Since our arrival in Japan in 2008, after leaving our little ski house in the Catskill mountains, we’d heard of the famed Niseko ski resort in Hokkaido. But with Nagano a train ride away and the thought of the flight and the 2+ hour bus ride after the flight, Niseko just seemed like a place that people went to who lived outside of Japan. Why go to all the hassle when you can just jump on a train at Tokyo Station and in a short amount of time ski the Japanese Alps – it was good enough for the Olympics – it was good enough for me.
So several times each winter we happily skied in Hakuba – but there was always something missing. Hakuba is a place that lives in the past. If you set the clock back to the 80’s, you can easily see yourself hanging out in the lodge wearing a purple Head ski jacket, chewbaca furry after ski boots and rocking a brand new perm.
But not much has changed since those bubble days – not a lot of new construction or new carpet for that matter. Not so Niseko.
Niseko is brand spanking new (except for maybe the Hilton). I walked the streets and looked at one more fabulous building then the next. Our condo was beyond gorgeous and totally cool. Not even this era – maybe even a little of the ski chalet of the future. And after living in a society for four years as a complete outsider, it suddenly felt very much like home. How strange to actually be in Japan, using yen to purchase things and only speak English all day long. Everyone I came in contact with from the physical therapist to the bar tender to the waitress and the ski rental guy spoke my mother tongue. Communicating in the same language – brilliant!
There were actual fireplaces – of course they were in architectural glass boxes – no wood burning fires here (except outside of one bar in a big metal drum). The apres ski options were plentiful – bars and restaurants abound. I had a beautiful lunch slope side at the Vale Bar and Grill with 14 of my closest friends, dined at Abu Cha 2, a funky itzakaya walking distance to the chairlift – and spent a magical evening inside The Barn – a French fusion restaurant lit beautifully from within watching the snow fall out the enormous glass wall.
I only skied two out of the four days for various reasons too boring to write about so I certainly wasn’t all over the multi-area mountain, but the famed powered runs were just so-so.

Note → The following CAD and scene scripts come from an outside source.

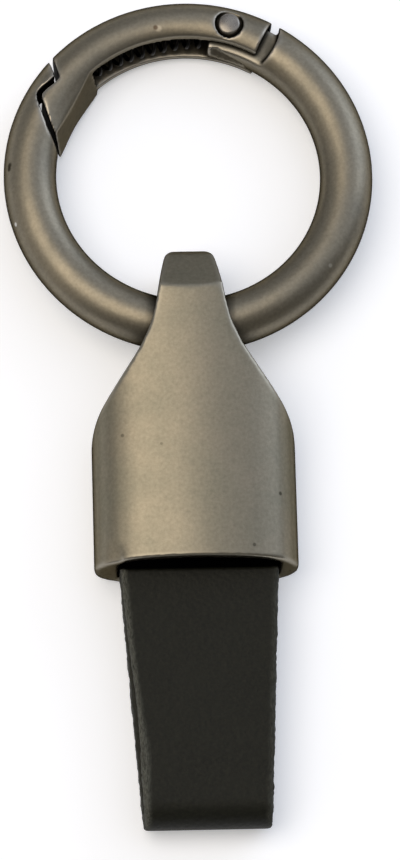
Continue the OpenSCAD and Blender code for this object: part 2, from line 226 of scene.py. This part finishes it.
def settle(piece):
    """Gives a piece the plain mesh that its modifiers make, and takes them off it."""
    depsgraph = bpy.context.evaluated_depsgraph_get()
    made = bpy.data.meshes.new_from_object(piece.evaluated_get(depsgraph), depsgraph=depsgraph)
    piece.modifiers.clear()
    piece.data = made
    return made


def tumbled(node, name, grain, passes):
    """A copy of a CAD part as one closed skin of small faces, with its edges worn round by tumbling.

    grain is the size of the small faces, and more passes wear the edges rounder. The attribute
    "edge" says how sharply the skin bends outwards, and "hollow" how sharply it bends inwards."""
    same_point = 0.002 * MM
    bend_reach, bend_passes = 4, 2
    bend_start, bend_width = 0.05, 0.2
    whole = bmesh.new()
    whole.from_mesh(frame["nodes"][node].data)
    bmesh.ops.remove_doubles(whole, verts=whole.verts, dist=same_point)
    mesh = bpy.data.meshes.new(name)
    whole.to_mesh(mesh)
    whole.free()
    mesh.materials.clear()
    piece = placed(name, mesh)
    skin = piece.modifiers.new("skin", "REMESH")
    skin.mode = "VOXEL"
    skin.voxel_size = grain
    skin.use_smooth_shade = True
    made = settle(piece)
    ends, count = neighbours(made)
    place = rows(made, "co")
    for _ in range(passes):
        place = place * 0.5 + spread(place, ends, count) * 0.5
    move(made, place)
    smooth = place
    for _ in range(bend_reach):
        smooth = spread(smooth, ends, count)
    bend = ((place - smooth) * rows(made, "normal")).sum(1) / grain
    for _ in range(bend_passes):
        bend = spread(bend, ends, count)
    note(made, "edge", ramp(bend, bend_start, bend_width))
    note(made, "hollow", ramp(-bend, bend_start, bend_width))
    return piece


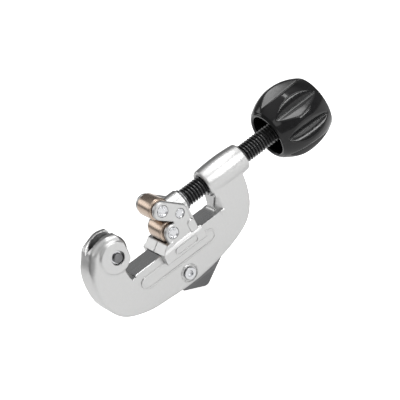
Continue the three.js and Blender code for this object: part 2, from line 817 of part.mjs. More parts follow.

There was a ton of powder in the trees – after the first run through those, I made sure where not to return, but on the main slopes themselves, not too much. But I heard people speaking about the not-so-great conditions. To be honest, after skiing for 40 years mainly on the east coast of America, I’m not much of a powder fan. Give me ice and a few rocks and I’m golden.
Tom and I were thrilled to check this big item off our bucket list and to do it with 50+ friends was even better. For those five days we felt like we owned Niseko and it had been there waiting for us this whole time.